Challenge —
Go through the records and give each one again exactly.

"""

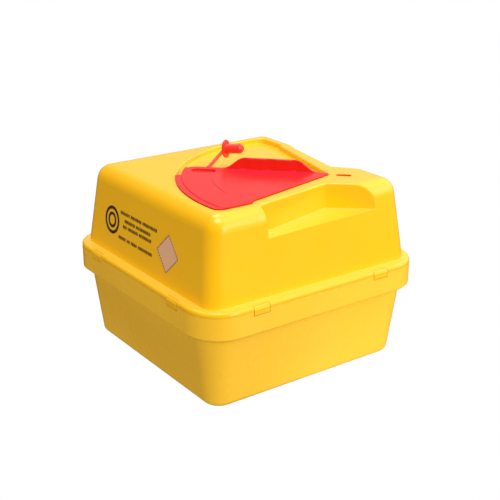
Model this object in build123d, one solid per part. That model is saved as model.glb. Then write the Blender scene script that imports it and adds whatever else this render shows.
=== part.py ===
from build123d import *
import math
import os

# Square waste box for used sharps: a drafted tub with a stepped-out rim, a push-on domed lid with two
# grip notches, and a fan-shaped shutter that swings in a sunk sector of the lid over the drop hole.
# A tethered plug hangs on the shutter. Millimetres, +Z up, origin at the centre of the base.
# The front is -Y. The lid is symmetric about the vertical plane through the corners (-X,+Y) and (+X,-Y).

# Tub
base_width = 206.0
base_corner = 15.5
tub_width = 224.0
tub_height = 70.2
tub_wall = 1.8
base_fillet = 6.0
foot_width = 24.0
foot_lift = 1.6

# Rim band around the top of the tub
rim_overhang = 8.4
rim_corner = 33.0
rim_height = 21.2
rim_chamfer = 1.6

# Lid
lid_wall = 1.8
ledge_width = 10.3
lid_round = 15.2
lid_rise = 75.0
lid_draft = 6.8
flange_height = 4.4
flange_round = 2.4
seat_gap = 0.1
skirt_depth = 7.5
skirt_clearance = 0.4

# Tabs on the lid flange and their windows in the rim
tab_spread = 132.0
tab_width = 16.0
tab_depth = 3.4
tab_proud = 0.4
tab_edge = 0.3
tab_clearance = 0.45
groove_inset = 2.6
groove_width = 0.6
groove_depth = 0.7

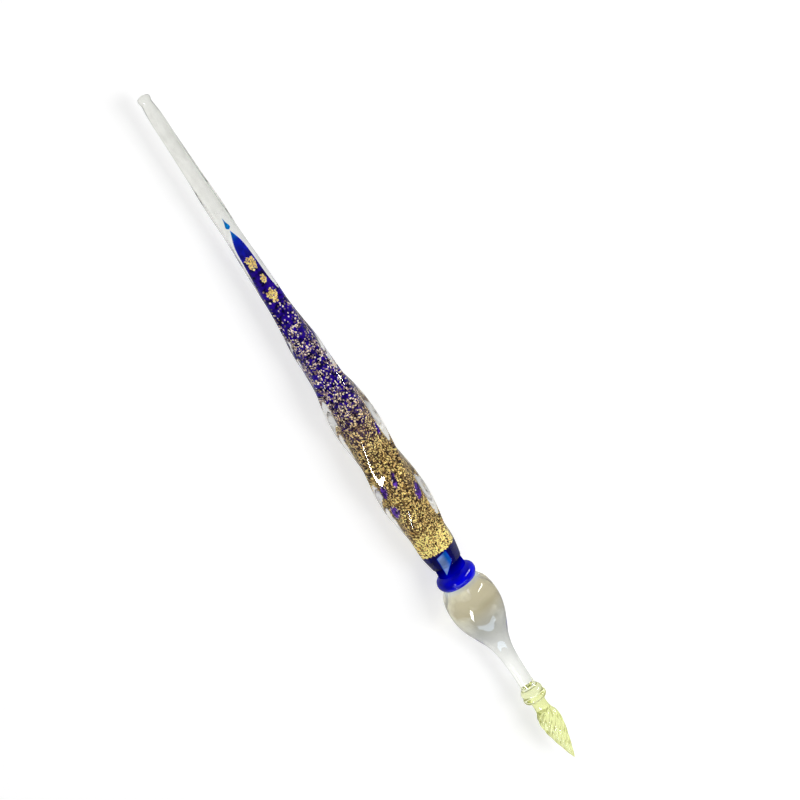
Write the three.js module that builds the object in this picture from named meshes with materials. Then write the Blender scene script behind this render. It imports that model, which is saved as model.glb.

"""

Result of this exercise —
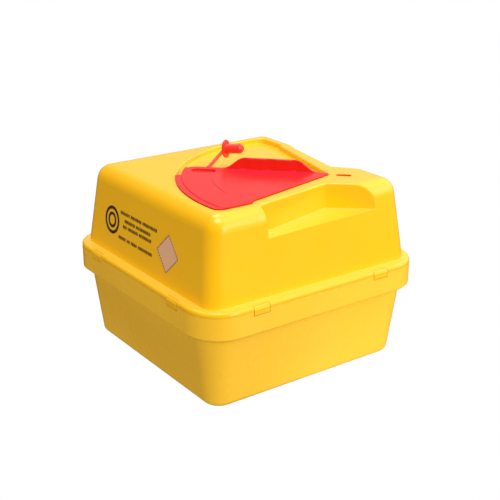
Model this object in build123d, one solid per part. That model is saved as model.glb. Then write the Blender scene script that imports it and adds whatever else this render shows.
=== part.py ===
from build123d import *
import math
import os

# Square waste box for used sharps: a drafted tub with a stepped-out rim, a push-on domed lid with two
# grip notches, and a fan-shaped shutter that swings in a sunk sector of the lid over the drop hole.
# A tethered plug hangs on the shutter. Millimetres, +Z up, origin at the centre of the base.
# The front is -Y. The lid is symmetric about the vertical plane through the corners (-X,+Y) and (+X,-Y).

# Tub
base_width = 206.0
base_corner = 15.5
tub_width = 224.0
tub_height = 70.2
tub_wall = 1.8
base_fillet = 6.0
foot_width = 24.0
foot_lift = 1.6

# Rim band around the top of the tub
rim_overhang = 8.4
rim_corner = 33.0
rim_height = 21.2
rim_chamfer = 1.6

# Lid
lid_wall = 1.8
ledge_width = 10.3
lid_round = 15.2
lid_rise = 75.0
lid_draft = 6.8
flange_height = 4.4
flange_round = 2.4
seat_gap = 0.1
skirt_depth = 7.5
skirt_clearance = 0.4

# Tabs on the lid flange and their windows in the rim
tab_spread = 132.0
tab_width = 16.0
tab_depth = 3.4
tab_proud = 0.4
tab_edge = 0.3
tab_clearance = 0.45
groove_inset = 2.6
groove_width = 0.6
groove_depth = 0.7

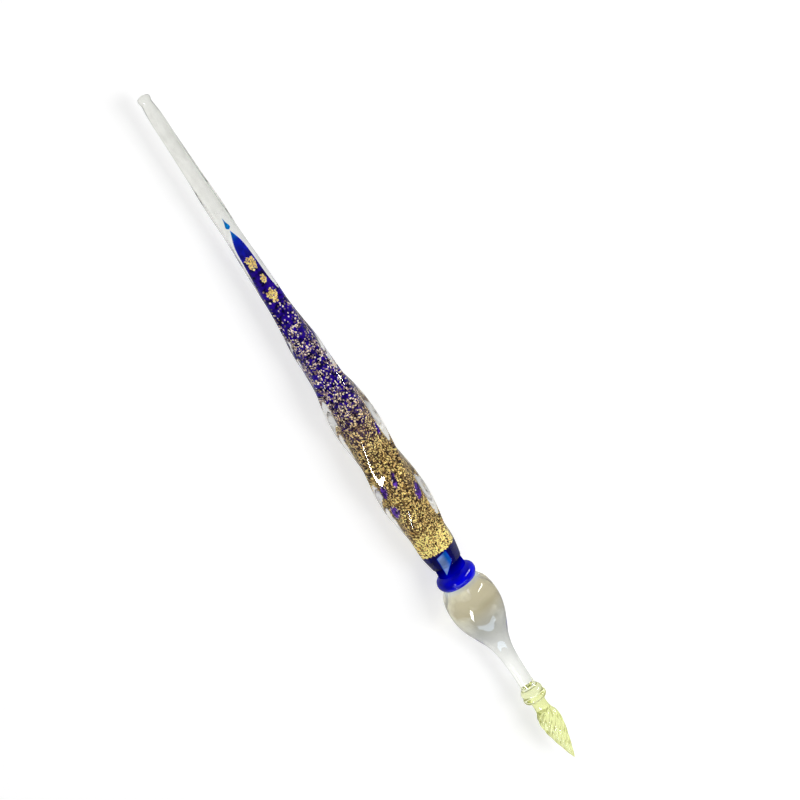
Write the three.js module that builds the object in this picture from named meshes with materials. Then write the Blender scene script behind this render. It imports that model, which is saved as model.glb.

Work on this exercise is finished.